___ Supplied information ___

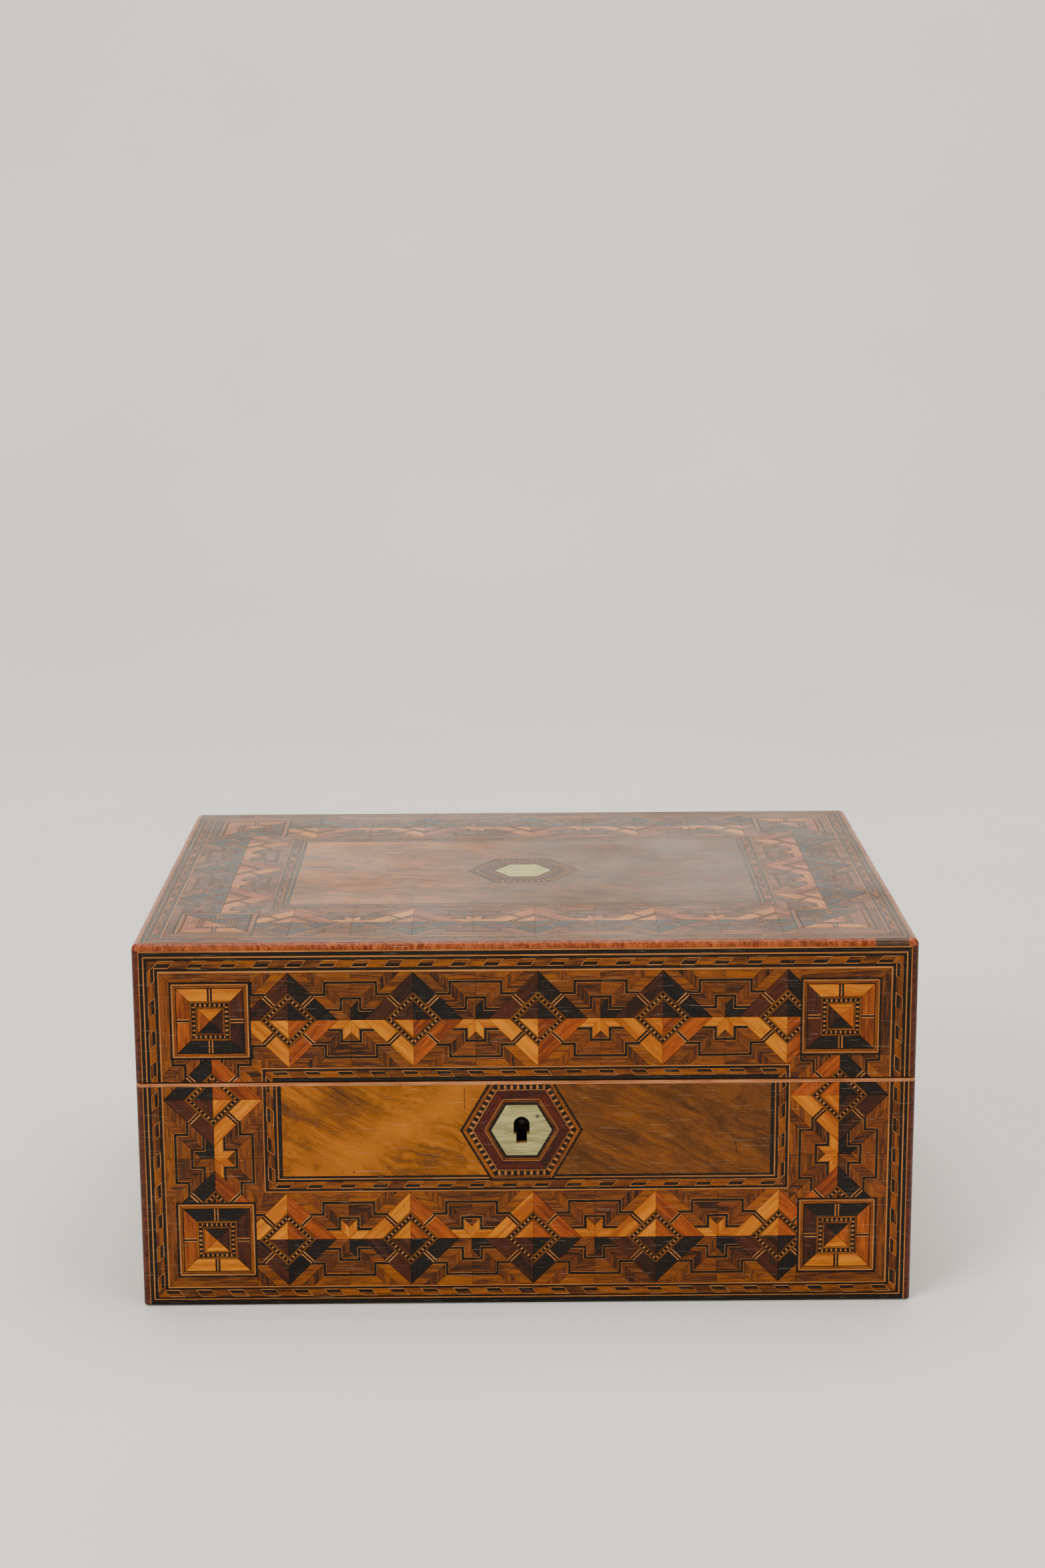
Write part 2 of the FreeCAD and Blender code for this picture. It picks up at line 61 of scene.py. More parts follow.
def spin(degrees):
    """A turn on the face, counter-clockwise."""
    c, s = math.cos(math.radians(degrees)), math.sin(math.radians(degrees))
    return np.array([[c, -s, 0], [s, c, 0], [0, 0, 1]])


def mirror(sx, sy):
    """A flip along right or up, where either is -1."""
    return np.diag([float(sx), float(sy), 1.0])


HOME = np.eye(3)


def clipped(shape, planes):
    """What is left of a convex outline inside half-planes (nx, ny, reach), where n . p <= reach."""
    for nx, ny, reach in planes:
        if len(shape) < 3:
            break
        over = shape @ (nx, ny) - reach
        ahead = np.roll(over, -1)
        out, out_ahead = over > 0, ahead > 0
        if not out.any():
            continue
        crosses = out != out_ahead
        share = over / np.where(crosses, over - ahead, 1.0)
        meets = shape + share[:, None] * (np.roll(shape, -1, axis=0) - shape)
        both = np.stack([shape, meets], axis=1)
        shape = both[np.stack([~out, crosses], axis=1)]
    return shape


def window(u0, v0, u1, v1):
    """A rectangle as four half-planes."""
    return [(-1, 0, -u0), (1, 0, u1), (0, -1, -v0), (0, 1, v1)]


def walls_of(shape):
    """The half-planes whose overlap is a convex outline given counter-clockwise."""
    shape = np.asarray(shape, float)
    step = np.roll(shape, -1, axis=0) - shape
    normal = np.stack([step[:, 1], -step[:, 0]], axis=1) / np.linalg.norm(step, axis=1)[:, None]
    return [(n[0], n[1], n @ p) for n, p in zip(normal, shape)]


def outward(planes):
    """The other side of each half-plane."""
    return [(-a, -b, -c) for a, b, c in planes]


def without(shape, hole):
    """A convex outline less a convex hole, as convex pieces that share straight cuts."""
    pieces = []
    planes = walls_of(hole)
    for number, plane in enumerate(planes):
        pieces.append(clipped(np.asarray(shape, float), outward([plane]) + planes[:number]))
    return [piece for piece in pieces if len(piece) > 2]


SPLINTER = 0.01
SAME_POINT = 0.02


def worth_laying(shape):
    """Whether a cut outline is more than a splinter, by its area."""
    if len(shape) < 3:
        return False
    ahead = np.roll(shape, -1, axis=0)
    return (shape[:, 0] * ahead[:, 1] - ahead[:, 0] * shape[:, 1]).sum() / 2 > SPLINTER


def polygon(sides, apothem, spot=HOME):
    """A regular polygon with a flat side at the top of its spot."""
    angle = np.radians(90 + 180 / sides + 360 / sides * np.arange(sides))
    radius = apothem / math.cos(math.pi / sides)
    return np.stack([np.cos(angle), np.sin(angle)], axis=1) * radius @ spot[:2, :2].T + spot[:2, 2]


class Face:
    """The tiles of one flat face of the box, in that face's own right and up directions."""

    def __init__(self):
        self.tiles = []

    def lay(self, wood, corners, spot=HOME, grain=0.0, within=(), seamless=False):
        """Adds one convex tile, with its grain at an angle to its spot's right."""
        shape = np.asarray(corners, float) @ spot[:2, :2].T + spot[:2, 2]
        if np.linalg.det(spot[:2, :2]) < 0:
            shape = shape[::-1]
        shape = clipped(shape, within)
        if len(shape) > 2:
            ahead = np.roll(shape, -1, axis=0)
            shape = shape[np.linalg.norm(ahead - shape, axis=1) > SAME_POINT]
        if not worth_laying(shape):
            return
        way = spot[:2, :2] @ (math.cos(math.radians(grain)), math.sin(math.radians(grain)))
        self.tiles.append((wood, shape, math.atan2(way[1], way[0]), seamless))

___

--- Aim of the exercise ---
Reproduce verbatim only this range: the first line of the material through the line that contains "HOME = np.eye(3)", inclusive.

--- Response ---
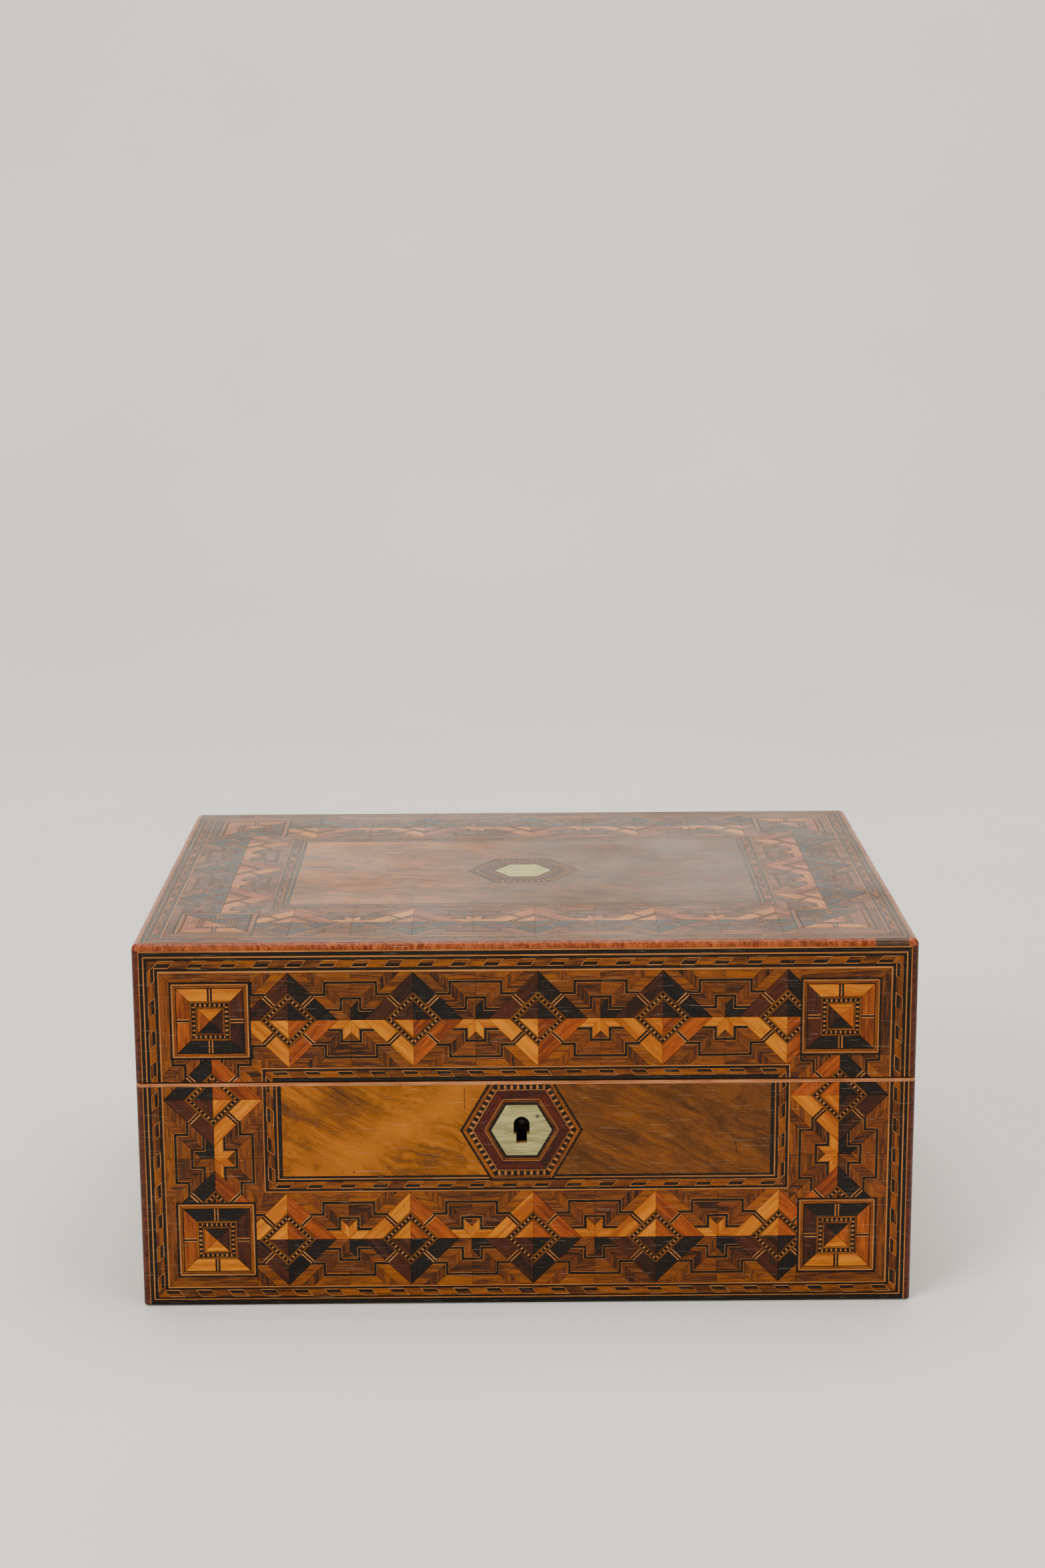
Write part 2 of the FreeCAD and Blender code for this picture. It picks up at line 61 of scene.py. More parts follow.
def spin(degrees):
    """A turn on the face, counter-clockwise."""
    c, s = math.cos(math.radians(degrees)), math.sin(math.radians(degrees))
    return np.array([[c, -s, 0], [s, c, 0], [0, 0, 1]])


def mirror(sx, sy):
    """A flip along right or up, where either is -1."""
    return np.diag([float(sx), float(sy), 1.0])


HOME = np.eye(3)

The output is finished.